It's always funny to me when people claim that the prequels washed away anything "Lovecraftian" about the original film when, really, those two films (love 'em, hate 'em, whatever) mostly just open up a whole new can of worms that emphasize the weirder elements of the original Alien (the rapid growth and the ability to bond with and take traits from the host's biological matter, for example) that I would certainly describe as follows:
QuoteLovecraftian horror, sometimes used interchangeably with "cosmic horror" is a subgenre of horror fiction and weird fiction that emphasizes the horror of the unknowable and incomprehensible more than gore or other elements of shock.
https://en.wikipedia.org/wiki/Lovecraftian_horrorWe don't completely understand how the pathogen came to be, where it originates from, or the full extent of what can be done with it; we do know, however, that it has built in traits that can be honed and expanded upon, allowing for any entity experimenting with it in tandem with different biological matter to uniquely create or release something as primordial as the Deacon or, in the hands of one who considers himself a rather expert artisan (and a god, all the same), David's "Perfect Organism" that we all know and love from the original films. But those are just seemingly two ends of a rather diverse spectrum of creations, in which a multitude of other "unknowable and incomprehensible" iterations can and presumably do exist, just waiting for a new set of hands to shape and guide the pathogen in a unique, creative way. That's where something like the result of the experimentation in
Into Charybdis becomes really interesting to me...
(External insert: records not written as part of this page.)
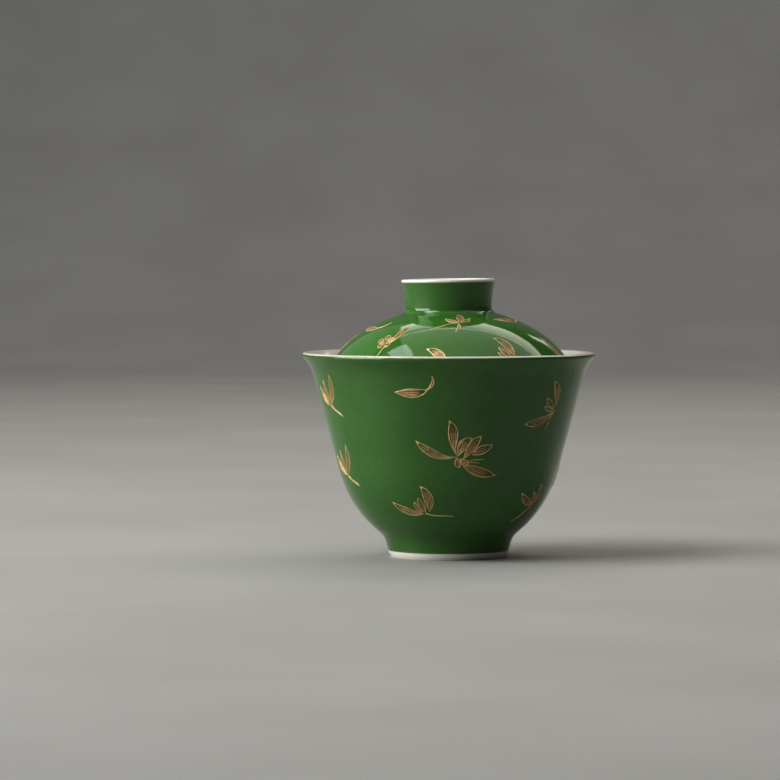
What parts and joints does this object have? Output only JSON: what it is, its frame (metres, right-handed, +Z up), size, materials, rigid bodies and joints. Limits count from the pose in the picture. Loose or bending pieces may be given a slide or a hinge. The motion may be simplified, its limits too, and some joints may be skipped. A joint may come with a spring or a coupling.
{
  "type": "gaiwan",
  "caption": "Flared porcelain tea bowl on a foot ring with a loose domed lid and hollow ring knob, green glazed outside and gilded with petal sprays.",
  "frame": {"origin": "centre of the foot ring's base, on the surface that the bowl stands on", "axes": "+Z up through the bowl; -Y towards the side with the large flower; the lid lies 0.8 degrees higher on its +X side"},
  "size_m": [0.092, 0.092, 0.0872],
  "materials": {
    "white_porcelain": "clear gloss glaze",
    "green_glaze": "glossy deep green glaze",
    "gilding": "soft satin gold enamel"
  },
  "bodies": {
    "bowl": {"bowl_body": "white_porcelain", "bowl_green_glaze": "green_glaze", "bowl_gilding": "gilding"},
    "lid": {"lid_body": "white_porcelain", "lid_green_glaze": "green_glaze", "lid_gilding": "gilding"}
  },
  "joints": [
    {"name": "lid_lift", "type": "slide", "parent": "bowl", "child": "lid", "axis": [0, 0, 1], "range_m": [0, 0.06]}
  ]
}
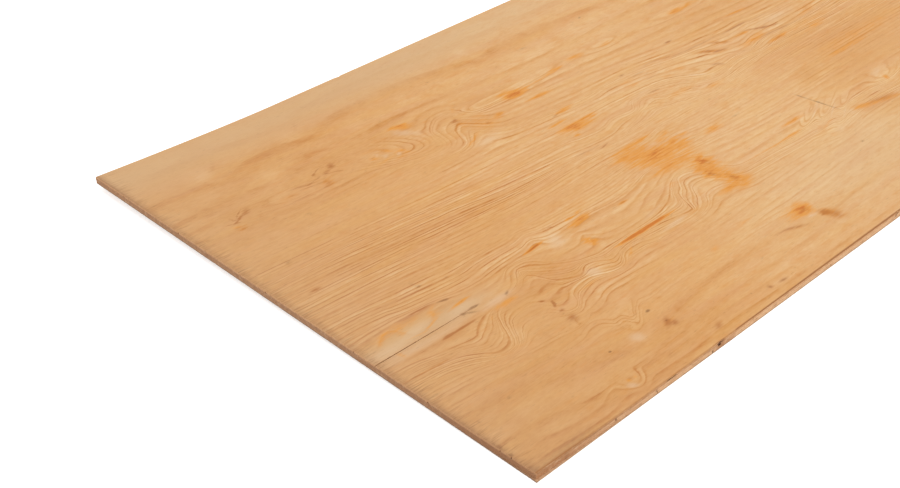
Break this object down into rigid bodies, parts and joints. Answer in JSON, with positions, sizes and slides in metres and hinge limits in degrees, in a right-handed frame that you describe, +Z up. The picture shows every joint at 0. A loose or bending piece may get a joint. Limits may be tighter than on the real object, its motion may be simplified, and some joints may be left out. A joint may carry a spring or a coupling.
{
  "type": "plywood sheet",
  "caption": "Softwood construction plywood sheet: long-grain face and back veneers over a cross-grain core, sawn edges and one slightly warped corner.",
  "frame": {"origin": "on the floor plane, under the middle of the sheet", "axes": "+X along the sheet and its face grain, away from the near end; +Y across the sheet, from the front edge to the back edge; +Z up, out of the face veneer"},
  "size_m": [2.4384, 1.2192, 0.0312],
  "materials": {
    "face_veneer": "satin, rotary-cut softwood face veneer, sanded",
    "core_veneer": "rough, sawn end grain of cross-laid veneers",
    "back_veneer": "rough, unsanded rotary-cut softwood veneer"
  },
  "bodies": {
    "root": {"back_veneer": "back_veneer", "lower_core_strip_1": "core_veneer", "lower_core_strip_2": "core_veneer", "lower_core_strip_3": "core_veneer", "lower_core_strip_4": "core_veneer", "lower_core_strip_5": "core_veneer", "lower_core_strip_6": "core_veneer", "lower_core_strip_7": "core_veneer", "upper_core_strip_1": "core_veneer", "upper_core_strip_2": "core_veneer", "upper_core_strip_3": "core_veneer", "upper_core_strip_4": "core_veneer", "upper_core_strip_5": "core_veneer", "upper_core_strip_6": "core_veneer", "upper_core_strip_7": "core_veneer", "face_veneer": "face_veneer"}
  },
  "joints": []
}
The division between "science" and "magic" does indeed start to blur, but the pathogen does function, in a sense, like a biomechanical nano-technology, capable of being both reprogramed and grafted onto biological material in such a way that it can yield all manner of "unknowable and incomprehensible" eldritch horrors.
We humans were created by the Enginners simply because they could. Our creation, an android that was created with a similar nonchalant intent, then picked up the pieces left by those old spacefaring gods and surpassing humans in order to create something he deems to be beautiful and perfect. Where does that leave us humans, insignificant pawns navigating this dangerous universe in which we have no true place or cause?